For all developed markets, we’re seeing speed to market and rapid growth, and if we look East, Malaysia and Indonesia are attracting investment and sub-Saharan Africa is emerging as an attractive location for infrastructure. In sub-Saharan Africa, the regulatory landscape is still in development, which makes it incredibly appealing to companies wanting to expand into that market.

Across all markets, there are concerns of water stress and grid carbon intensity; both material concerns that responsible operators must address. In every market, you now have to deliver and fortunately, we’re in a highly innovative era where solutions to the bottlenecks will be created.

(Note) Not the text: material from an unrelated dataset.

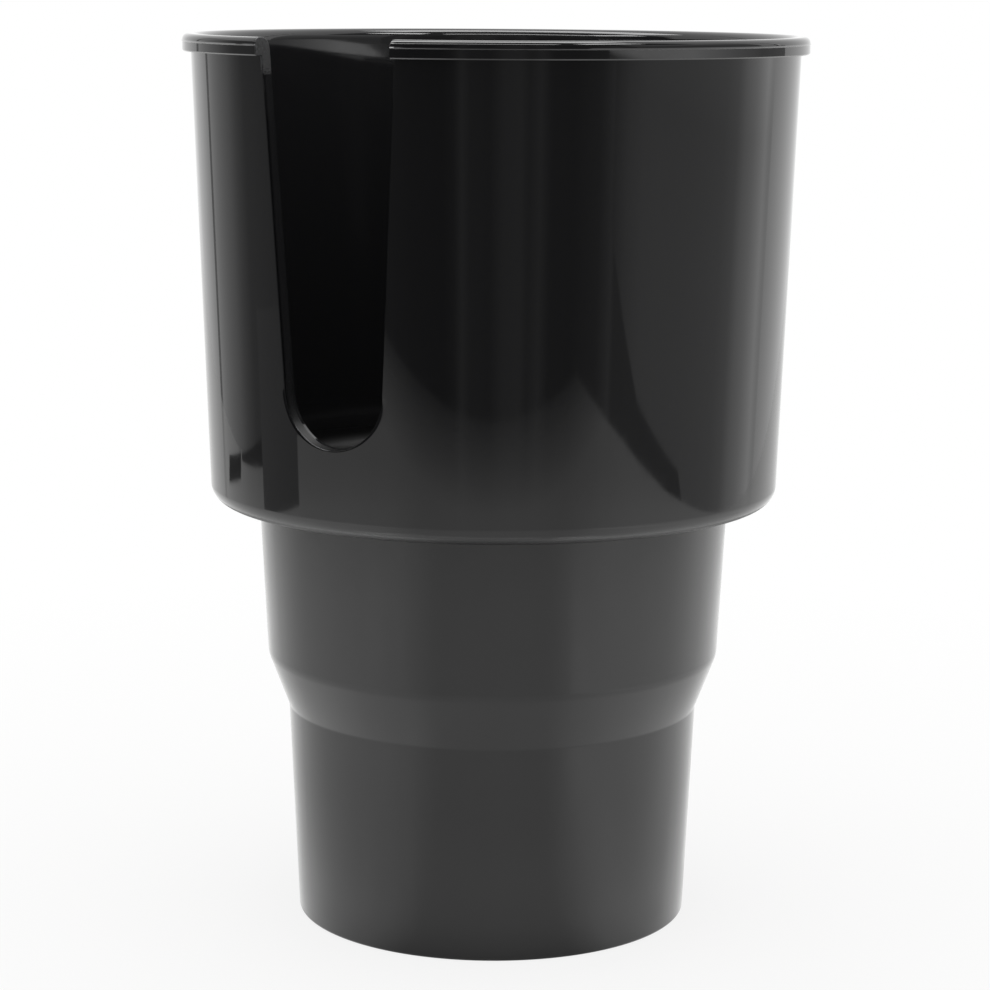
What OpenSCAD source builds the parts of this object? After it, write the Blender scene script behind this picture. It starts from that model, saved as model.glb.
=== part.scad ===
// Cup holder expander: a wide mug cup on a stepped base that drops into a vehicle's cup holder.
// The origin is the centre of the foot's underside, +Z is up and the handle slot faces -Y.

/* [Rim] */
// Diameter across the rim's flat band
rim_d = 109.7; // [102:0.1:125]
// Height of the rim, from its underside to its top
rim_h = 3; // [2.4:0.1:6]
// How far the rim stands out from the wall under it
rim_overhang = 1.5; // [0.8:0.1:3]
// Radius of the rim's upper outer edge
rim_outer_r = 1.1; // [0.4:0.1:1.7]
// Radius of the rim's upper inner edge
rim_inner_r = 2; // [0.4:0.1:2.2]
// Bevel on the rim's lower outer edge
rim_bevel = 0.2; // [0.1:0.1:0.6]
// How far the moulding line stands out around the top of the flat band
flash_h = 0.15; // [0.05:0.05:0.3]

/* [Mug cup] */
// Height of the cup, from its underside to the rim's top
cup_h = 82; // [76:0.5:120]
// Draft of the cup's wall, in degrees
cup_draft = 2.1; // [0.5:0.1:3]
// Thickness of the cup's wall at the rim, measured level
cup_wall = 2.3; // [1.8:0.1:3.5]
// How much more the well's wall leans than the cup's outside, in degrees
well_lean = 0.5; // [0:0.1:2]
// Thickness of the cup's floor
cup_floor = 2.5; // [1.8:0.1:4]
// Radius of the cup's lower outer edge
cup_edge_r = 3.1; // [0.5:0.1:5]
// Radius between the wall and the floor inside
cup_inner_r = 3; // [0.5:0.1:8]

/* [Handle slot] */
// Depth of the slot, from the rim's top to its round end
slot_depth = 67.2; // [30:0.1:70]
// Radius of the slot's round end
slot_end_r = 9.7; // [6:0.1:14]
// How far each side of the slot leans outwards, in degrees
slot_draft = 3.4; // [0.5:0.1:6]

/* [Stepped base] */
// Diameter of the foot at its underside
foot_d = 70.2; // [62:0.2:74]
// Height of the foot, up to the shoulder's lower edge
foot_h = 38.1; // [20:0.1:60]
// Draft of the foot's wall, in degrees
foot_draft = 2.6; // [0.5:0.1:3.5]
// How far the shoulder widens the base
shoulder_step = 3.7; // [2:0.1:5]
// Height of the sloping shoulder
shoulder_h = 9.6; // [6:0.1:16]
// Height of the collar, from the shoulder to the cup's underside
collar_h = 28; // [12:0.1:50]
// Draft of the collar's wall, in degrees
collar_draft = 2.9; // [0.5:0.1:3.5]
// Radius of the shoulder's upper edge
shoulder_edge_r = 5; // [1:0.1:8]
// Radius of the hollow edge under the shoulder
shoulder_root_r = 1.5; // [0.5:0.1:6]
// Radius around the foot's underside
foot_edge_r = 0.5; // [0.2:0.1:2]
// Thickness of the base's wall, measured level
base_wall = 2.5; // [1.8:0.1:3.5]
// Thickness of the base's floor
base_floor = 2.5; // [1.8:0.1:4]
// Radius between the wall and the floor inside the foot
base_inner_r = 2; // [0.5:0.1:6]

/* [Locating ring] */
// How far the ring under the cup reaches down into the base
ring_h = 5; // [2:0.5:10]
// Thickness of the ring
ring_wall = 2; // [1.2:0.1:3]
// Clearance between the ring and the base's mouth
ring_clearance = 0.15; // [0.05:0.05:0.4]

/* [Hidden] */
$fn = 180;
cut_margin = 1;
rim_r = rim_d / 2;
foot_r = foot_d / 2;
shoulder_low_r = foot_r + foot_h * tan(foot_draft);
shoulder_top_r = shoulder_low_r + shoulder_step;
shoulder_top_z = foot_h + shoulder_h;
base_top_r = shoulder_top_r + collar_h * tan(collar_draft);
mouth_r = base_top_r - base_wall;
ring_r = mouth_r - ring_h * tan(collar_draft) - ring_clearance;
cup_z = shoulder_top_z + collar_h;
rim_top_z = cup_z + cup_h;
rim_low_z = rim_top_z - rim_h;
slot_end_z = rim_top_z - slot_depth + slot_end_r;

// Outer radius of the cup's wall at a height
function cup_r(z) = rim_r - rim_overhang - (rim_low_z - z) * tan(cup_draft);

// Radius of the well inside the cup at a height
function well_r(z) = cup_r(rim_top_z) - cup_wall - (rim_top_z - z) * tan(cup_draft + well_lean);

function unit(v) = v / norm(v);
function turn(u, v) = u[0] * v[1] - u[1] * v[0];

// Outline through corners [x, z, radius], listed anticlockwise, with each edge rounded by its radius
module rounded_outline(corners) {
    count = len(corners);
    spots = [for (c = corners) [c[0], c[1]]];
    back = [for (i = [0:count - 1]) unit(spots[(i + count - 1) % count] - spots[i])];
    ahead = [for (i = [0:count - 1]) unit(spots[(i + 1) % count] - spots[i])];
    half = [for (i = [0:count - 1]) acos(back[i] * ahead[i]) / 2];
    round_at = [for (i = [0:count - 1]) if (corners[i][2] > 0) i];
    function start(i) = spots[i] + back[i] * corners[i][2] / tan(half[i]);
    function end(i) = spots[i] + ahead[i] * corners[i][2] / tan(half[i]);
    // The corner's circle, kept only near the corner, a little past where it touches the two sides
    module round_part(i) {
        reach = 1.2 * corners[i][2] / tan(half[i]);
        intersection() {
            translate(spots[i] + unit(back[i] + ahead[i]) * corners[i][2] / sin(half[i])) circle(corners[i][2]);
            polygon([
                spots[i] + back[i] * reach,
                spots[i] - unit(back[i] + ahead[i]) * corners[i][2],
                spots[i] + ahead[i] * reach
            ]);
        }
    }
    difference() {
        union() {
            polygon([for (i = [0:count - 1]) each corners[i][2] == 0 ? [spots[i]] : [start(i), end(i)]]);
            for (i = round_at) if (turn(ahead[i], back[i]) > 0) round_part(i);
        }
        for (i = round_at) if (turn(ahead[i], back[i]) < 0) round_part(i);
    }
}

// Half section of the cup with its rim, floor and hollow
module cup_section() {
    floor_z = cup_z + cup_floor;
    flash_z = rim_top_z - rim_outer_r - flash_h;
    rounded_outline([
        [0, cup_z, 0],
        [cup_r(cup_z), cup_z, cup_edge_r],
        [cup_r(rim_low_z), rim_low_z, 0],
        [rim_r - rim_bevel, rim_low_z, 0],
        [rim_r, rim_low_z + rim_bevel, 0],
        [rim_r, flash_z - flash_h, 0],
        [rim_r + flash_h, flash_z, 0],
        [rim_r, flash_z + flash_h, 0],
        [rim_r, rim_top_z, rim_outer_r],
        [well_r(rim_top_z), rim_top_z, rim_inner_r],
        [well_r(floor_z), floor_z, cup_inner_r],
        [0, floor_z, 0]
    ]);
}

// Tool that cuts the handle slot: a round end, and sides that lean outwards up to the rim
module slot_cutter() {
    rise = slot_depth - slot_end_r + cut_margin;
    top_x = slot_end_r + rise * tan(slot_draft);
    translate([0, 0, slot_end_z]) rotate([90, 0, 0]) {
        cylinder(h = rim_r + cut_margin, r = slot_end_r);
        linear_extrude(rim_r + cut_margin)
            polygon([[-slot_end_r, 0], [slot_end_r, 0], [top_x, rise], [-top_x, rise]]);
    }
}

// Upper moulding: the cup with its rim, its handle slot and the ring that locates it in the base
module mug_cup() {
    color([0.035, 0.035, 0.038]) difference() {
        rotate_extrude() {
            cup_section();
            translate([ring_r - ring_wall, cup_z - ring_h]) square([ring_wall, ring_h + cup_floor / 2]);
        }
        slot_cutter();
    }
}

// Lower moulding: foot, shoulder and collar in one, hollow from above and closed underneath
module stepped_base() {
    color([0.05, 0.05, 0.053]) rotate_extrude() rounded_outline([
        [0, 0, 0],
        [foot_r, 0, foot_edge_r],
        [shoulder_low_r, foot_h, shoulder_root_r],
        [shoulder_top_r, shoulder_top_z, shoulder_edge_r],
        [base_top_r, cup_z, 0],
        [mouth_r, cup_z, 0],
        [shoulder_top_r - base_wall, shoulder_top_z, shoulder_edge_r],
        [shoulder_low_r - base_wall, foot_h, shoulder_root_r],
        [foot_r + base_floor * tan(foot_draft) - base_wall, base_floor, base_inner_r],
        [0, base_floor, 0]
    ]);
}

mug_cup();
stepped_base();
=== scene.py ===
import math

import bmesh
import bpy
from mathutils import Matrix, Vector


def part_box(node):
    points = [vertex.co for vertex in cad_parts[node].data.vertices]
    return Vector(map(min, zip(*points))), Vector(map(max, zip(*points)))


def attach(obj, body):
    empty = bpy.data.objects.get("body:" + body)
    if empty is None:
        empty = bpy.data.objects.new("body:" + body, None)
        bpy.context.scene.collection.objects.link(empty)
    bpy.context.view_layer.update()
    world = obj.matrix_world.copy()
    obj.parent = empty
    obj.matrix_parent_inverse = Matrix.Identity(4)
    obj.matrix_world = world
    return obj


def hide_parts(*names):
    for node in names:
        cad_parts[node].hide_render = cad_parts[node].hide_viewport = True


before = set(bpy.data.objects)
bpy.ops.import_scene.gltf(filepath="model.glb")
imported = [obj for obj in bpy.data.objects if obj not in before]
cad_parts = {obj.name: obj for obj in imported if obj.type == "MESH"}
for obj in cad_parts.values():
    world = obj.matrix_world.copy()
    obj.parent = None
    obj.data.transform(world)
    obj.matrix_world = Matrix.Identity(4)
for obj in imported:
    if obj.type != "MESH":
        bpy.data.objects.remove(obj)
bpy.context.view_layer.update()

mm = 0.001


# Camera: a long lens half a metre away, just above the rim's height and looking slightly down. It stands to
# the right of the handle slot, so the slot is seen on the left, and leans by a third of a degree.
camera_turn = math.radians(31.75)
camera_reach = 525.09 * mm
camera_height = 167.87 * mm
camera_pitch = math.radians(9.957)
camera_lean = math.radians(0.369)
camera_aim_aside = 0.28 * mm
sensor_width = 36
lens_length = 107.68

# Turns from the camera's own frame, with the camera on -Y, to the object's frame
to_camera_side = Matrix.Rotation(camera_turn, 4, "Z")
camera_spot = to_camera_side @ Vector((0, -camera_reach, camera_height))
aim = to_camera_side @ Vector((camera_aim_aside, 0, camera_height - camera_reach * math.tan(camera_pitch)))
camera_data = bpy.data.cameras.new("camera")
camera_data.sensor_width = sensor_width
camera_data.lens = lens_length
camera = bpy.data.objects.new("camera", camera_data)
bpy.context.scene.collection.objects.link(camera)
camera.rotation_mode = "QUATERNION"
camera.location = camera_spot
camera.rotation_quaternion = (
    (aim - camera_spot).to_track_quat("-Z", "Y") @ Matrix.Rotation(camera_lean, 3, "Z").to_quaternion()
)
bpy.context.scene.camera = camera
bpy.context.scene.view_settings.view_transform = "Standard"


# Table: a polished white acrylic sheet that the object stands on. The camera sees it as plain white with
# the object's soft shadow, and the gloss of the mouldings shows its shine, a painted glow of lamp light and of
# the object's shadow on it, and where it ends.
table_front = -480 * mm
table_fade = -360 * mm
table_back = 2500 * mm
table_left_side = [
    (-430 * mm, table_front), (-476 * mm, -300 * mm), (-476 * mm, -100 * mm), (-450 * mm, 60 * mm),
    (-430 * mm, 150 * mm), (-430 * mm, table_back),
]
table_right_side = [
    (374 * mm, table_back), (374 * mm, -100 * mm), (368 * mm, -190 * mm), (348 * mm, -305 * mm),
    (315 * mm, -400 * mm), (280 * mm, table_front),
]
front_clearness = 0.85
acrylic_white = "#F4F4F3"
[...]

The UK’s reality is that the National Grid’s connection queue stretches into mid 2030 and beyond in many areas and comes with a backlog reform process that’s underway but still doesn’t unlock the power bottleneck at a pace needed by the market. Grid carbon intensity has been falling over the last decade in the UK because they have strong renewable energy alternatives. However, the UK still faces other issues, such as planning issues, competition for land and community resistance in some locations; the planning system hasn’t fully adapted to speed adn scale the sector needs to move at. There’s scope for the UK to position itself as a well-governed market for AI infrastructure if it leans into renewable credentials, regulatory clarity and financial centre status, but that needs coordinated action between the government, grid, planning and the industry itself.